>> start Data to use
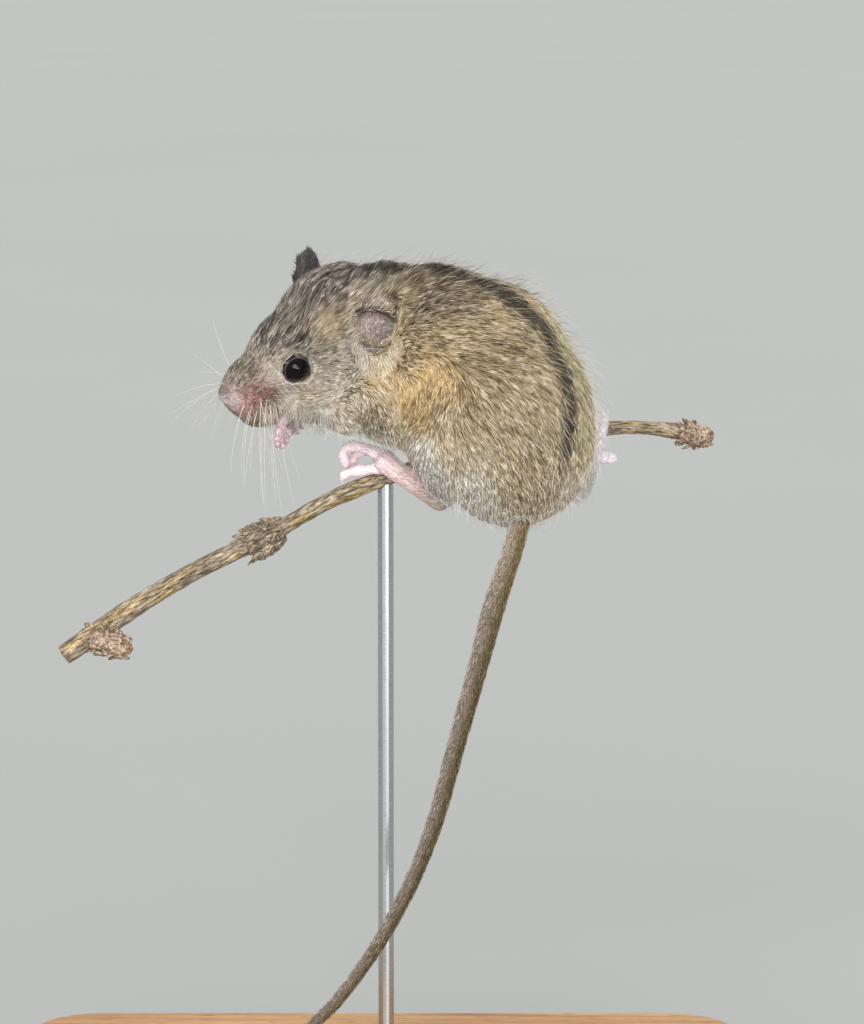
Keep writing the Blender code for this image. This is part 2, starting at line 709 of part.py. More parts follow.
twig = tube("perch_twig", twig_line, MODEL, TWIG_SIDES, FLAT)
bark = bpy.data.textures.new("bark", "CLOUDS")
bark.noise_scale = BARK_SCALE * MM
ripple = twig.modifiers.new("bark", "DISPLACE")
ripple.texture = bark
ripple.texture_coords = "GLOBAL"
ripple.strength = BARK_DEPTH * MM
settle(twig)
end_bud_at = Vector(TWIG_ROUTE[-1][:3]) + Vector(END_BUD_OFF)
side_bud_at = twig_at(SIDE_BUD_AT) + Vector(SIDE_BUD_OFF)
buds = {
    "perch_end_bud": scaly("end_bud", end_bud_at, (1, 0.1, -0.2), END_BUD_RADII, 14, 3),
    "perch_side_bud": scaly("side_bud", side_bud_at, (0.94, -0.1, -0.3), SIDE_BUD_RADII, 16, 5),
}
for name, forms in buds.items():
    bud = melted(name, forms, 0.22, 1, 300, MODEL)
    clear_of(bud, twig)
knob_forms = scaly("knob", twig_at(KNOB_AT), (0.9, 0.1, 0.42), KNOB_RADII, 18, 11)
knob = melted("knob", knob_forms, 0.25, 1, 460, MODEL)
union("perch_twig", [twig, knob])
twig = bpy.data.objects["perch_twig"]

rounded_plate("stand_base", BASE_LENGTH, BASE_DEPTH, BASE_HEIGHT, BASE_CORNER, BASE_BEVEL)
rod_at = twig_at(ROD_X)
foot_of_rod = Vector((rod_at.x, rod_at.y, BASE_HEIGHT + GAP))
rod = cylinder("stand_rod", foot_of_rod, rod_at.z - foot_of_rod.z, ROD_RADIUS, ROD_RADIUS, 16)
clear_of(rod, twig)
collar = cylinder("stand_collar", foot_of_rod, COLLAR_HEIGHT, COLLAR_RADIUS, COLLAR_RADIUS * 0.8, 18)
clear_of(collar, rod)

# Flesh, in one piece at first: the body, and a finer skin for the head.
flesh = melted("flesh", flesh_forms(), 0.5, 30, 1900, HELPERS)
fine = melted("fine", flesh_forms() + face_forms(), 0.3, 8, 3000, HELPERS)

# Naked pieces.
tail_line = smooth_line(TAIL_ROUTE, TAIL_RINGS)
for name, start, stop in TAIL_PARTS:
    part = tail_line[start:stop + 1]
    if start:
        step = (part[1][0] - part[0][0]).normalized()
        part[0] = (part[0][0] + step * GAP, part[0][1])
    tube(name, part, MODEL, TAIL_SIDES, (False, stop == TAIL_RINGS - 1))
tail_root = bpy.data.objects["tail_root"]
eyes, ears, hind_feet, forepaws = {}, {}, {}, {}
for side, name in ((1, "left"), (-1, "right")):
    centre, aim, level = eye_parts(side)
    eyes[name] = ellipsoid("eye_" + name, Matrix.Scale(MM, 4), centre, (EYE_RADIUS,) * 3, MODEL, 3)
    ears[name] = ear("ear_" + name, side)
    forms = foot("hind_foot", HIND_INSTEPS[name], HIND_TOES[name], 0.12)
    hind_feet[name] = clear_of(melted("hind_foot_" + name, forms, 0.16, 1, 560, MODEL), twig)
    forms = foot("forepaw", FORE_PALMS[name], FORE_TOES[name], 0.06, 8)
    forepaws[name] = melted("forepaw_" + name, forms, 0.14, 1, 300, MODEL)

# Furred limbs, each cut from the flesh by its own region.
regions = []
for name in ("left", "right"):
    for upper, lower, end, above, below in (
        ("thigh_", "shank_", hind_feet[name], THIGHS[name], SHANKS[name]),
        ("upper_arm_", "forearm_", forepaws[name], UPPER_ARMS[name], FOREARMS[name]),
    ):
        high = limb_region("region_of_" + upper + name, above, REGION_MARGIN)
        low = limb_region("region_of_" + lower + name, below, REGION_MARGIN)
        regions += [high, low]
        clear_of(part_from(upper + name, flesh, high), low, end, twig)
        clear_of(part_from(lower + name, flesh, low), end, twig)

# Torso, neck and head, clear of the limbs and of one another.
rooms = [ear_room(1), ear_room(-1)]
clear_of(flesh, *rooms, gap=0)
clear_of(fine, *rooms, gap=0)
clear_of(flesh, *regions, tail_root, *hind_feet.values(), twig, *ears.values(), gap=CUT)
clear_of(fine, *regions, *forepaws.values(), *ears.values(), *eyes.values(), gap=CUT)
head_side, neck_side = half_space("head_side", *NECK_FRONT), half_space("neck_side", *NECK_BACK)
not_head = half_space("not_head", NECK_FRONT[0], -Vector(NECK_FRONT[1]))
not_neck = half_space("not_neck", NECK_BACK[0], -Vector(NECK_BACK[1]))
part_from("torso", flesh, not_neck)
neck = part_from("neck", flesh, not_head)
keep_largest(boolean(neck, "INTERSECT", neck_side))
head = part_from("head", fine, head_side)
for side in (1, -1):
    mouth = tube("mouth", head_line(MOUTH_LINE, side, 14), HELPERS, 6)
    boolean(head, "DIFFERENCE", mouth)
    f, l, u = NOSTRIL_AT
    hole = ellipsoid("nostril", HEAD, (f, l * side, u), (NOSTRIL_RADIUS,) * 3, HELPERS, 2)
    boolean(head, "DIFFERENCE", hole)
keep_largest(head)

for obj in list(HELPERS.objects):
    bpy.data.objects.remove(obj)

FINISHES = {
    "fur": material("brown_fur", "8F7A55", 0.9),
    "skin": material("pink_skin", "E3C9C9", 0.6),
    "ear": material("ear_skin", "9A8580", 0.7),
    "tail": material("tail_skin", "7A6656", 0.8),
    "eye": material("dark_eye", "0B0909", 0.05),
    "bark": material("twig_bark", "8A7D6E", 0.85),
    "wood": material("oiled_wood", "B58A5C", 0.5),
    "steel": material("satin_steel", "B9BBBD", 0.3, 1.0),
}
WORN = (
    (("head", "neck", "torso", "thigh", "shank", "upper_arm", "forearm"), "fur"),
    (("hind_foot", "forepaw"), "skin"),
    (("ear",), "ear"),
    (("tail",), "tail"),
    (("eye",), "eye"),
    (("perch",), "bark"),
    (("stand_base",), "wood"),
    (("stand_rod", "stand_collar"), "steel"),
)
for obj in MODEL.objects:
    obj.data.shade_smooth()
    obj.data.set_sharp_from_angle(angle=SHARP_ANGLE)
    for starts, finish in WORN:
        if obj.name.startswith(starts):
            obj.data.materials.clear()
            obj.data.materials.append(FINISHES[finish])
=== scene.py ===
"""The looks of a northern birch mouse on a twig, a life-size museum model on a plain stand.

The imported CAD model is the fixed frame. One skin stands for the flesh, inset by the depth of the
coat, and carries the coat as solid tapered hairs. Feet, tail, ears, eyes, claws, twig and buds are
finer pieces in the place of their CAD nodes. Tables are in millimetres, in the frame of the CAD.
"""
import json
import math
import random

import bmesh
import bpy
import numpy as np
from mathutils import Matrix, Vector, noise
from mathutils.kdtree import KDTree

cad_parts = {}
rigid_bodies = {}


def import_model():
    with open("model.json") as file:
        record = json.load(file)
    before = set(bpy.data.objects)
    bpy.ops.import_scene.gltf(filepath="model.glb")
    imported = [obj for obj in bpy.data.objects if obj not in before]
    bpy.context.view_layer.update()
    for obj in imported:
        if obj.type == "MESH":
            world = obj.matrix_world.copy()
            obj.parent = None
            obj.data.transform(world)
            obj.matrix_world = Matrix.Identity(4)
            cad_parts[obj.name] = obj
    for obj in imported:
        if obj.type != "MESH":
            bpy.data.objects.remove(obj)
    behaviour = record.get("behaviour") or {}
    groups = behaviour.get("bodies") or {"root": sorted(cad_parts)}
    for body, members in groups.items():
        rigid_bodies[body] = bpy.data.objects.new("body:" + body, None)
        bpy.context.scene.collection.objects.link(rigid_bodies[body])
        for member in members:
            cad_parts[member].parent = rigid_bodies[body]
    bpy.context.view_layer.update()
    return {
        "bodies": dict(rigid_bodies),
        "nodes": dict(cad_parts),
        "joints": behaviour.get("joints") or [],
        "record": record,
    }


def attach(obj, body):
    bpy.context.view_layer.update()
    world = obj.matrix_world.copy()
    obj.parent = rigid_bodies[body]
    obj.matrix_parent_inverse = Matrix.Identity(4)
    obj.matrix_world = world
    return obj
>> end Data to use
>> start Data to use
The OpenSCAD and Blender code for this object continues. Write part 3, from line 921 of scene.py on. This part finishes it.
>> end Data to use
>> start Data to use
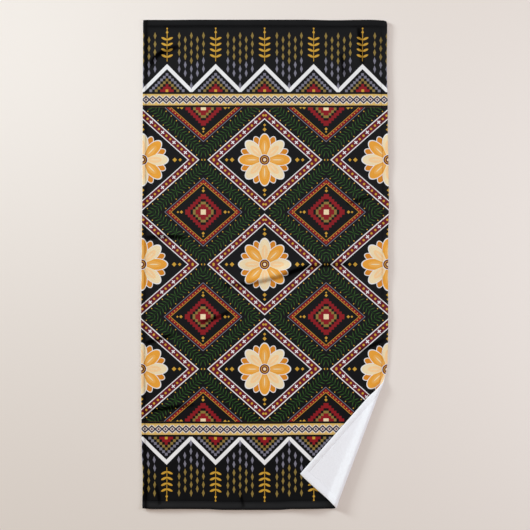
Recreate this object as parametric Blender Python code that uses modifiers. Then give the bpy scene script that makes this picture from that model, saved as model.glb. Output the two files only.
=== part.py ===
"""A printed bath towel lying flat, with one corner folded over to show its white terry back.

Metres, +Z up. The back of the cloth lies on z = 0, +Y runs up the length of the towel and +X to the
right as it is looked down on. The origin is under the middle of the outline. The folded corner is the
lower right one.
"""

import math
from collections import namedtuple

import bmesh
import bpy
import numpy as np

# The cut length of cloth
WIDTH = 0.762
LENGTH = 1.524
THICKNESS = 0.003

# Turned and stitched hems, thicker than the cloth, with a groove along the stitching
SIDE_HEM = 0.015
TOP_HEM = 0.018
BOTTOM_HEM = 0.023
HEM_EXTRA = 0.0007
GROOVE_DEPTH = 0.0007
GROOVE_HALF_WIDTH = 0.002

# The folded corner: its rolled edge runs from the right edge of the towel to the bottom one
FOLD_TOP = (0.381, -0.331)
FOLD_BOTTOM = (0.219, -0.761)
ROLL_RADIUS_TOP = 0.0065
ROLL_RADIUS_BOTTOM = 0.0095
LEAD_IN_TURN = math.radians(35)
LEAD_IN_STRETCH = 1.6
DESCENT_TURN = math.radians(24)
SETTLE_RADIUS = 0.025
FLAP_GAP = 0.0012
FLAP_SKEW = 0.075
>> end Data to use
### The request
Go back over the listing above and copy exactly the lines that begin at the line with "for starts, finish" and stop after the line with "obj.data.transform(world)"; leave out every other line.

### The reply
    for starts, finish in WORN:
        if obj.name.startswith(starts):
            obj.data.materials.clear()
            obj.data.materials.append(FINISHES[finish])
=== scene.py ===
"""The looks of a northern birch mouse on a twig, a life-size museum model on a plain stand.

The imported CAD model is the fixed frame. One skin stands for the flesh, inset by the depth of the
coat, and carries the coat as solid tapered hairs. Feet, tail, ears, eyes, claws, twig and buds are
finer pieces in the place of their CAD nodes. Tables are in millimetres, in the frame of the CAD.
"""
import json
import math
import random

import bmesh
import bpy
import numpy as np
from mathutils import Matrix, Vector, noise
from mathutils.kdtree import KDTree

cad_parts = {}
rigid_bodies = {}


def import_model():
    with open("model.json") as file:
        record = json.load(file)
    before = set(bpy.data.objects)
    bpy.ops.import_scene.gltf(filepath="model.glb")
    imported = [obj for obj in bpy.data.objects if obj not in before]
    bpy.context.view_layer.update()
    for obj in imported:
        if obj.type == "MESH":
            world = obj.matrix_world.copy()
            obj.parent = None
            obj.data.transform(world)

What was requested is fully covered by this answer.